[Aim of the exercise]: Below are some records. Say how many of their lines contain the string "with", and give nothing but the number.

[Supplied records]:

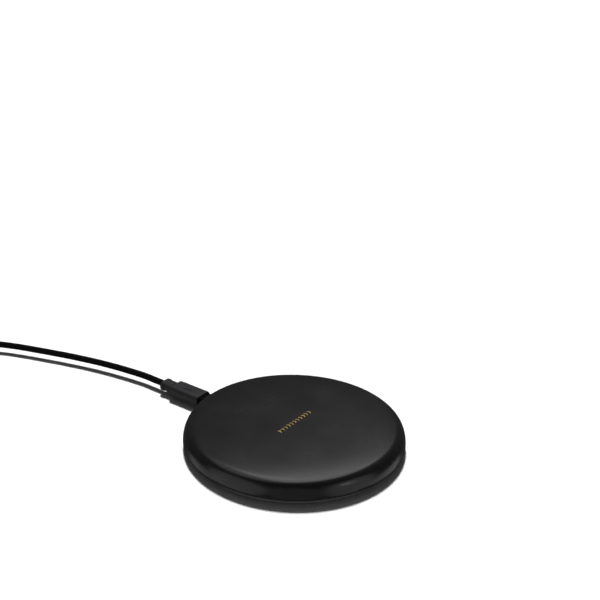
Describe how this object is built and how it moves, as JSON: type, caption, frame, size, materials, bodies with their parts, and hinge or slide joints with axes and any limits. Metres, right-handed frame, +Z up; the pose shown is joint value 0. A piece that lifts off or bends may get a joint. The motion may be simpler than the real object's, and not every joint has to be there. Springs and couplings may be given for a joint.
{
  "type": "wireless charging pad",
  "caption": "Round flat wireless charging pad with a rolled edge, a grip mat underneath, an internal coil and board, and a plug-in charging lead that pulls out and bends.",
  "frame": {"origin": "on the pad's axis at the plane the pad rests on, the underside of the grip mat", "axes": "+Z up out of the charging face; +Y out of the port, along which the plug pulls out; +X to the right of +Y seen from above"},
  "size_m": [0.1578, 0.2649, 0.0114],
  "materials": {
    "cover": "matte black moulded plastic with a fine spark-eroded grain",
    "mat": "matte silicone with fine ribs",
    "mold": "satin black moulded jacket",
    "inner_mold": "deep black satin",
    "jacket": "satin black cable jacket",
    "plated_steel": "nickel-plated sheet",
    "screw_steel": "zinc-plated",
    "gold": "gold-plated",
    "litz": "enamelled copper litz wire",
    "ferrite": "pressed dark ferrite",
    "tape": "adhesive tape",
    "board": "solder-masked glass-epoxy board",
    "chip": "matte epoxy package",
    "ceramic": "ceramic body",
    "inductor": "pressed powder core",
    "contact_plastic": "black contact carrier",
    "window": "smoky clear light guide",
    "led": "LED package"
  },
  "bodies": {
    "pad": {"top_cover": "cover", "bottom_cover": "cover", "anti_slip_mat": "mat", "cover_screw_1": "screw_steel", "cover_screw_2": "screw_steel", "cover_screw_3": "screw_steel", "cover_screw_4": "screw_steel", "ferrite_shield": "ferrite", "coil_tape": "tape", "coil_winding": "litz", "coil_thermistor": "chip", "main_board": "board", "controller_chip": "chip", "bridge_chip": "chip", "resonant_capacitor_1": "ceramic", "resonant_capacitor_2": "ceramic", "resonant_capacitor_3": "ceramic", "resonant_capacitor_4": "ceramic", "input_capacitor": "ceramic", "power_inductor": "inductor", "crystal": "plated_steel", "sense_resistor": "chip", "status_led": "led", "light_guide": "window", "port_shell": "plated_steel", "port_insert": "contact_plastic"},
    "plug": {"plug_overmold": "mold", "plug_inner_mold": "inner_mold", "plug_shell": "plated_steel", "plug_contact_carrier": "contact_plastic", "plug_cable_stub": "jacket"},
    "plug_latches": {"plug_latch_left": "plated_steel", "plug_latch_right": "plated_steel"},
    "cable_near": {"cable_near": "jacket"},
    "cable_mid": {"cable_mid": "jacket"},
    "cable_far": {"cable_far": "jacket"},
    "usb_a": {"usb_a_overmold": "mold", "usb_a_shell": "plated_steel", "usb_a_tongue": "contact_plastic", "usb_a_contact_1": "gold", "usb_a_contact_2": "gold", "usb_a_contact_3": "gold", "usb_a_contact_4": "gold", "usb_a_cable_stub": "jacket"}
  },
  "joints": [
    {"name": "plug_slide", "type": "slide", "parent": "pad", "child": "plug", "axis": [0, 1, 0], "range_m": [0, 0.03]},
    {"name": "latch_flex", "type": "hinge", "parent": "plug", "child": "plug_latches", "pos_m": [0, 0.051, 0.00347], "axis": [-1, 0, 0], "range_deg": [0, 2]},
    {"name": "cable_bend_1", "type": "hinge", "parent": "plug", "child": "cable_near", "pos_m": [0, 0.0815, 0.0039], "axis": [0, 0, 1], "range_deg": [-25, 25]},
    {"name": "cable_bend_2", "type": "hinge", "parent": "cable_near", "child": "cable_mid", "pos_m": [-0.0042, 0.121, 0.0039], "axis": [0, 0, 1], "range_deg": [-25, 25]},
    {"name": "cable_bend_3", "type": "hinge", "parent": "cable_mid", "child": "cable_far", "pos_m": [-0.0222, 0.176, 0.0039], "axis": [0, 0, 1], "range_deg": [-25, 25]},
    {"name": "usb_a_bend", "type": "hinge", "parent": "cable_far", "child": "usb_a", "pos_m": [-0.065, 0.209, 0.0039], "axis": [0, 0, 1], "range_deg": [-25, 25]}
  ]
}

---

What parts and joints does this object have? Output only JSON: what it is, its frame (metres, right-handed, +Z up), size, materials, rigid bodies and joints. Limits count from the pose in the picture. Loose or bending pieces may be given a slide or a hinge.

[Finished answer]: 4